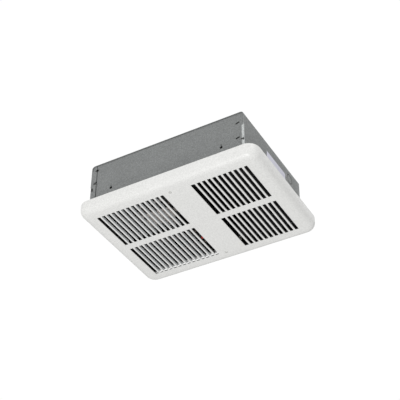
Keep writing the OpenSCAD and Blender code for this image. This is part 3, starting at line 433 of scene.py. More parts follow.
    NYLON = Finish("natural_nylon", "spindle_plastic", (0.66, 0.65, 0.6), (0.52, 0.51, 0.46),
        rough=(0.3, 0.45), fine=0.8, broad=5)
    EARTH = Finish("green_zinc", "earth_green", (0.05, 0.3, 0.09), (0.02, 0.16, 0.05), Grain.CAST,
        (0.28, 0.45), fine=0.6, broad=3, metal=0.6)
    SLEEVE = Finish("lead_sleeve", "lead_sleeve", (0.03,) * 3, (0.012,) * 3, Grain.FIBRE, (0.55, 0.75),
        fine=0.5, broad=6, relief=0.03)


# ---------- making pieces ----------


def only(kind: type, geom: Iterable[object]) -> list:
    """Picks the vertices, edges or faces out of an operator's result."""
    return [g for g in geom if isinstance(g, kind)]


def mirrored(lower: Outline, middle: float = 0.0) -> Outline:
    """Gives an outline of (radius, height) points and its mirror image above a middle height."""
    return [*lower, *[(radius, 2 * middle - height) for radius, height in reversed(lower)]]


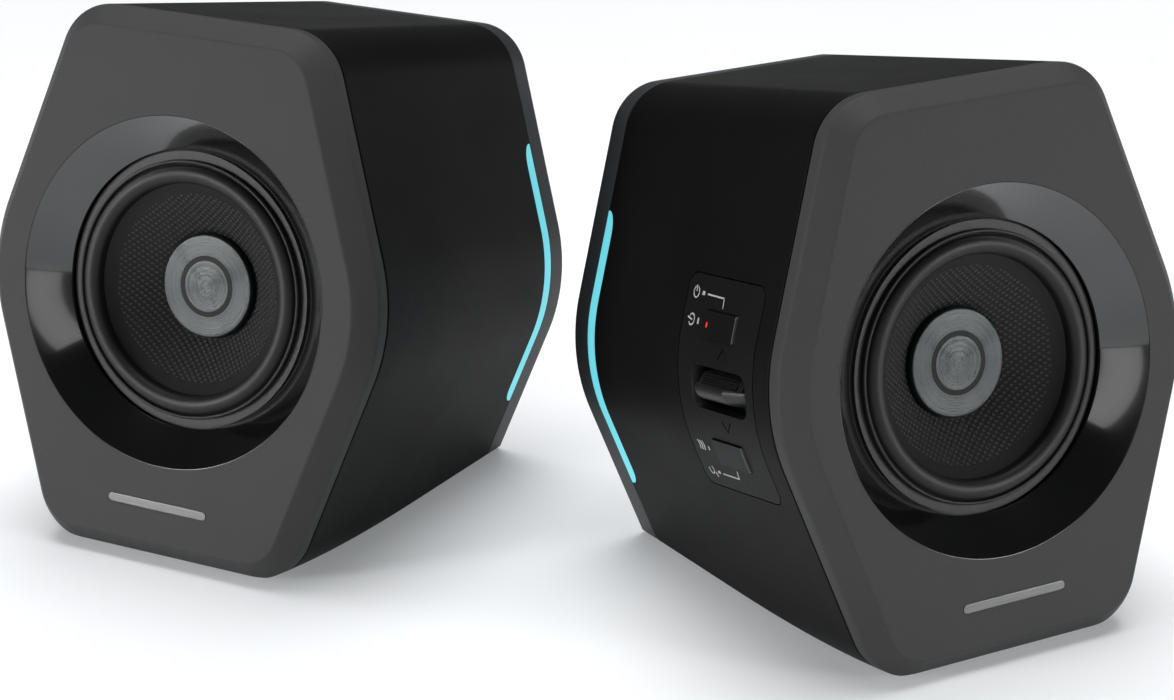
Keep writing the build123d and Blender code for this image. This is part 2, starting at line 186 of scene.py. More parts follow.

» **TASK STATEMENT**
Please print exactly what appears from the first line of the data through the line with "# ---------- making", including both of those lines and nothing past them.

» **REPLY TO THE EXERCISE**
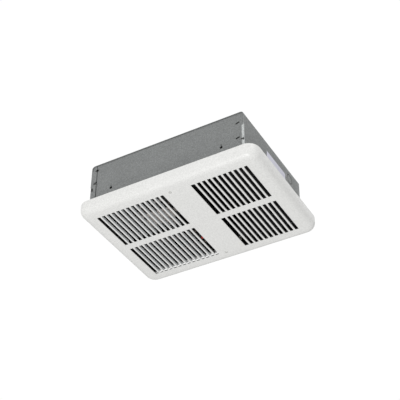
Keep writing the OpenSCAD and Blender code for this image. This is part 3, starting at line 433 of scene.py. More parts follow.
    NYLON = Finish("natural_nylon", "spindle_plastic", (0.66, 0.65, 0.6), (0.52, 0.51, 0.46),
        rough=(0.3, 0.45), fine=0.8, broad=5)
    EARTH = Finish("green_zinc", "earth_green", (0.05, 0.3, 0.09), (0.02, 0.16, 0.05), Grain.CAST,
        (0.28, 0.45), fine=0.6, broad=3, metal=0.6)
    SLEEVE = Finish("lead_sleeve", "lead_sleeve", (0.03,) * 3, (0.012,) * 3, Grain.FIBRE, (0.55, 0.75),
        fine=0.5, broad=6, relief=0.03)


# ---------- making pieces ----------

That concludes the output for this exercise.